The tipping point was the disclosure that allies of Mugabe had looted a pension fund for war veterans. When the veterans demanded compensation, Mugabe told them to help themselves to white-owned farms.
"There was no need for things to go the way they did, given that government was declaring a policy on land," says Jonathan Moyo, who served as Mugabe's information minister during the height of the chaotic land-reform movement. Moyo has since fallen out of favor with Mugabe and is now one of the president's harshest critics.
Zimbabwe's violent land-reform program drove most of the country's white commercial farmers off their land. Many of the farms ended up in the hands of Mugabe's allies, including, at the time, Moyo. Other farms disintegrated into chaos.
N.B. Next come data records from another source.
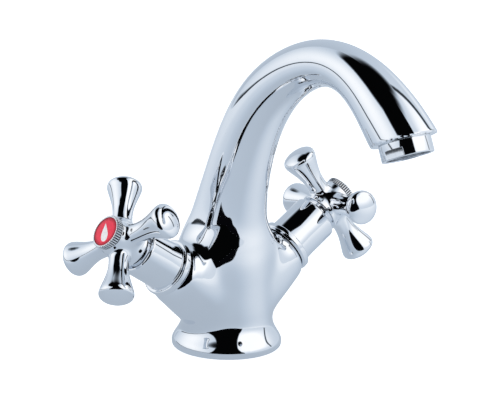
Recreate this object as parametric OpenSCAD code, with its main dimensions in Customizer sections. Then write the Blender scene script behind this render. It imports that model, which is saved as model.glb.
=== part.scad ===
// Two-handle basin mixer: one cast body with a swan-neck spout, two horns that
// carry ceramic-disc headworks with cross handles, and a screw-in aerator.
// Origin: centre of the foot on the deck. +Z up, the spout reaches towards -Y,
// the hot side is at -X and the cold side at +X. All sizes are millimetres.

/* [Foot] */
// Largest diameter of the foot
foot_d = 54; // [46:0.5:64]
// Diameter of the foot where it meets the deck
foot_bottom_d = 52; // [42:0.5:62]
// Height at which the foot is widest
foot_widest_z = 3; // [1.5:0.5:8]
// Diameter of the waist above the foot
waist_d = 45.6; // [38:0.2:56]
// Height of the waist
waist_z = 12.5; // [9:0.5:20]
// Diameter of the belly where the horns leave
belly_d = 46.8; // [40:0.2:56]
// Diameter of the hollow under the foot
cavity_d = 39; // [30:0.5:44]
// Depth of the hollow under the foot
cavity_h = 9; // [5:0.5:12]
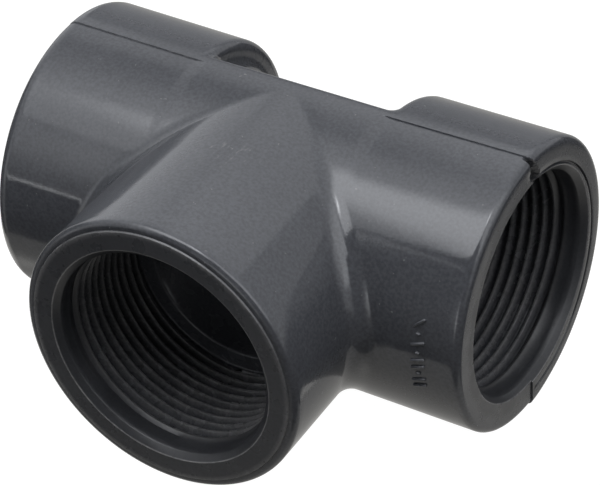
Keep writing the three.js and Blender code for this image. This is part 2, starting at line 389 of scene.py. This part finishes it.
# ---- turned mouths and helical threads -----------------------------------------------------------
class Columns:
    """The columns round one socket. Depth s runs inward from the end face, r out from the axis."""
    def __init__(self, name, face, inward, across):
        self.name, self.is_run = name, name != "branch"
        self.face, self.inward = np.array(face, float), np.array(inward, float)
        self.u = np.array(across, float)
        self.v = np.cross(self.inward, self.u)
        angle = np.linspace(0, 2 * math.pi, COLUMNS, endpoint=False)
        if self.is_run:      # extra columns just behind the parting plane
            extra = [(0, STEP_Y, COLUMN_STEP_R), (0, STEP_Y, -COLUMN_STEP_R)]
            if name == "right":      # and more round the missing wedge
                extra += [(0, y, COLUMN_WEDGE_R) for y in WEDGE_COLUMNS_Y]
            extra = self.angles(np.array(extra, float)) % (2 * math.pi)
            angle = np.sort(np.concatenate([angle, extra]))
        self.angle, self.count = angle, len(angle)
        self.outward = np.cos(angle)[:, None] * self.u + np.sin(angle)[:, None] * self.v
        y, z = self.outward[:, 1], self.outward[:, 2]
        self.front = y < 1e-4
        self.back_draft = back_right(30.0 if name == "right" else -30.0, y * 30)
        self.drop = np.zeros(self.count)
        if self.is_run:
            self.drop = np.where(self.front, parting_drop(40.0, y * 30, z * 30), 0.0)

    def angles(self, points):
        p = points - self.face
        return np.arctan2(p @ self.v, p @ self.u)

    def ring(self, s, r, core=1.0, wear_and_glint=0.0):
        s, r = np.broadcast_to(s, self.count), np.broadcast_to(r, self.count)
        points = self.face + s[:, None] * self.inward + r[:, None] * self.outward
        return parts.verts(points, TURNED, core, wear_and_glint)

    def hub_radius(self, s):
        return taper(LEG - s, self.back_draft) - self.drop

    def wedge(self, r):
        """Depth of the wedge missing from the top of the right mouth's face, where the two
        halves meet."""
        if self.name != "right":
            return 0.0
        y, z = r * self.outward[:, 1], r * self.outward[:, 2]
        first = np.interp(r, [24.4, 25.8], [0.9, -0.9])
        last = 0.35 + 0.52 * (30.0 - z)
        inside = np.clip((y - first) / 0.35, 0, 1) * np.clip((last - y) / 0.35, 0, 1) * (z > 15)
        return inside * np.interp(r, [24.3, 26.5, 28.5, 30.4], [1.8, 2.3, 1.9, 0.7])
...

Moyo says the farm invasions, which included the killing of white farmers, were orchestrated by Mugabe.
Land reform was not a spontaneous uprising by black peasants, as Mugabe likes to portray it, Mayo says. The movement which destroyed the country's agricultural economy was, in fact, government policy, the former minister says.
By 2003, Zimbabwe was facing shortages of food, fuel and foreign currency. In the capital Harare, lines of beat-up cars stretched for blocks outside gasoline stations. Some people had been waiting for days to get fuel.
Zimbabwe's fuel shortage was driven in large part by the government setting the price of gas at 20 cents a gallon and refusing to raise it. Price controls also caused shortages of most staple foods.
Ever since land reform, Zimbabwe, which used to be the regional breadbasket, has been unable to produce enough food to feed its own people.
And it isn't just agriculture that Mugabe's regime has driven into the ground. Schools, hospitals and sewage-treatment plants are falling into disrepair.
After Zimbabwe's urban centers voted heavily against Mugabe's ruling party in 2005, the government launched an urban-cleanup campaign that destroyed the homes and businesses of about 700,000 people.
This year, inflation has risen above 1,000 percent. John Robertson, an economist in Harare, says the country's hyper-inflation is being driven primarily by the government borrowing money to cover recurring costs such as wages and operating expenses.
Like a shopaholic bingeing on credit cards, Zimbabwe is frantically digging itself deeper and deeper into debt.